Problem
Chile’s southern and central regions, cold climates and reliance on inefficient wood and kerosene heating contribute to high household energy use, health burdens from indoor air pollution, and significant local emissions. Low-income households living in poorly insulated dwellings face elevated heating costs and respiratory health risks. The fragmented supply of retrofits, limited technical guidance for widespread insulation upgrades, and the need to adapt solutions to local construction types make scaling a national retrofit programme challenging. Procuring consistent quality work that reaches remote communities and small contractors while ensuring affordability requires central coordination, technical standards and targeted subsidies.
Response
Chile’s Ministry of Housing and Urbanism (MINVU) is running, since 2018, national programmes and subsidies for thermal conditioning (Acondicionamiento Térmico) that finance insulation, improved windows and doors, and other exterior building fabric improvements targeted at vulnerable households. MINVU publishes technical solution catalogues and eligibility rules, and channels funds through municipal offices to reach beneficiaries.
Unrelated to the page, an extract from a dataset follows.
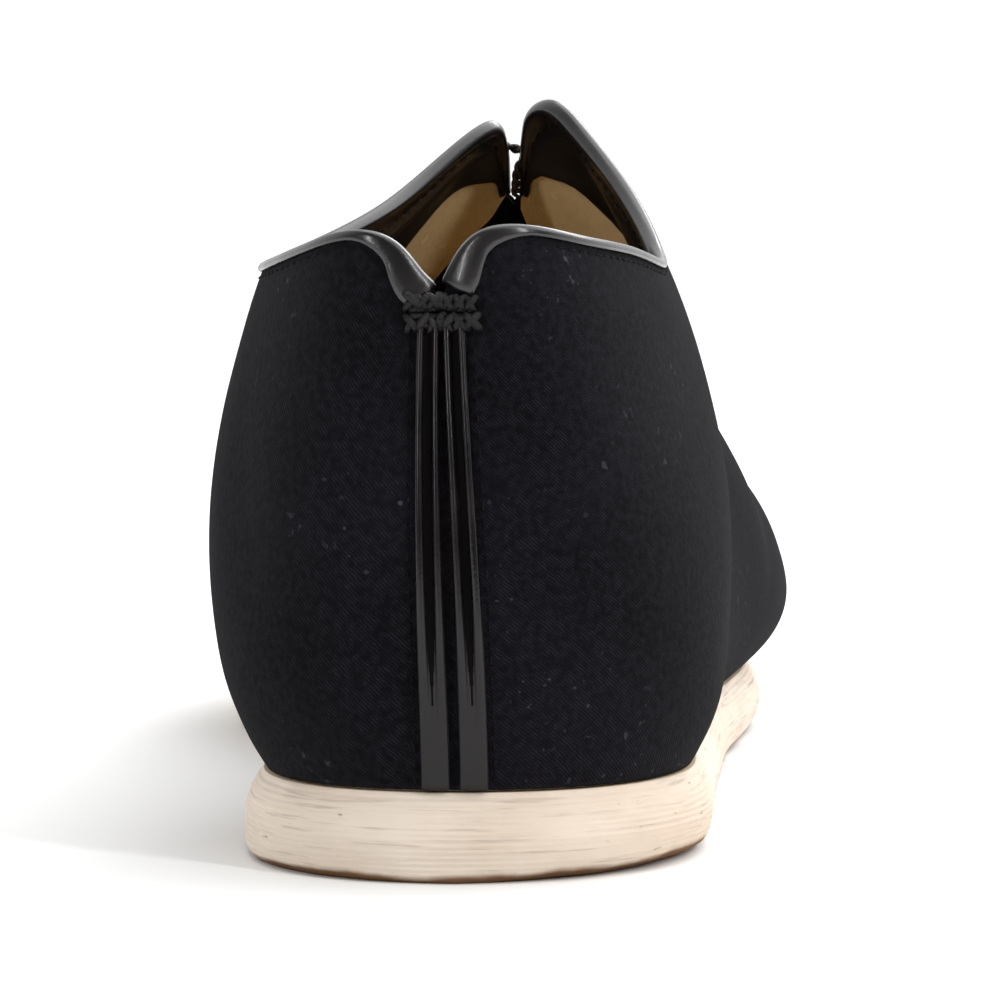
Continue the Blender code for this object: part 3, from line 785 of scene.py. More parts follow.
def add_stitches(
    bm: bmesh.types.BMesh,
    row: Sequence[Spot],
    pitch: float = 0.0026,
    length: float = 0.0021,
    width: float = 0.00034,
) -> int:
    """Adds a row of short stitches.

    Args:
        bm: the mesh to add to.
        row: the places that it runs through.
        pitch: from one stitch to the next, in metres.
        length: of one stitch.
        width: of the thread.

    Returns:
        How many stitches there are.
    """
    path, normals = np.array(row).transpose(1, 0, 2)
    walked = walk(path)
    centres = np.arange(0.5 * pitch, walked[-1], pitch)
    for centre in centres:
        ends = [read_line(centre + off * length, walked, path) for off in (-0.3, 0.3)]
        up = unit(read_line(centre, walked, normals))
        ahead = unit(ends[1] - ends[0])
        beside = unit(np.cross(up, ahead))
        up = np.cross(ahead, beside)
        turn = Matrix(np.column_stack([ahead, beside, up]).tolist()).to_4x4()
        place = Matrix.Translation(Vector(0.5 * (ends[0] + ends[1]) + up * 0.10 * width))
        scale = Matrix.Diagonal((length, width, width, 1.0))
        bmesh.ops.create_uvsphere(
            bm, u_segments=6, v_segments=5, radius=0.5, matrix=place @ turn @ scale
        )
    return len(centres)


def add_pad(
    bm: bmesh.types.BMesh,
    edges: dict[Side, np.ndarray],
    uvs: dict[Side, np.ndarray],
    across: int,
    cap: int,
) -> None:
    """Adds a closed flat body: its edge on both sides, then its lower and its upper face.

    Args:
        bm: the mesh to add to.
        edges: each side's edge as a grid from heel to toe and from below to above.
        uvs: the edges' UV maps, in metres.
        across: how many points lie across the lower and the upper face.
        cap: index of their material.
    """
    for side, grid in edges.items():
        add_sheet(bm, grid, uvs[side], 0, side is Side.MEDIAL)
    ease = np.linspace(0, 1, across)[None, :, None]
    for row, flip in ((0, True), (-1, False)):
        lateral, medial = (edges[side][:, row, None] for side in Side)
        face = lateral * (1 - ease) + medial * ease
        add_sheet(bm, face, face[..., :2], cap, flip)
    bmesh.ops.remove_doubles(bm, verts=bm.verts, dist=1e-6)
    bmesh.ops.dissolve_degenerate(bm, edges=bm.edges, dist=1e-7)
    bmesh.ops.recalc_face_normals(bm, faces=bm.faces)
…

The programme aims to reduce thermal losses, lower household energy consumption and pollution from inefficient heating. And at the same time, it also aims to generate demand for local SMEs capable of delivering retrofit works. Evaluations and technical briefs indicate improved indoor comfort, reduced consumption of polluting fuels and economic savings for households. By standardising constructive solutions and providing subsidies, Chile’s approach demonstrates how national policy can support scalable, people-centred decarbonisation in residential housing, while strengthening local contractor capacity and delivering health co-benefits.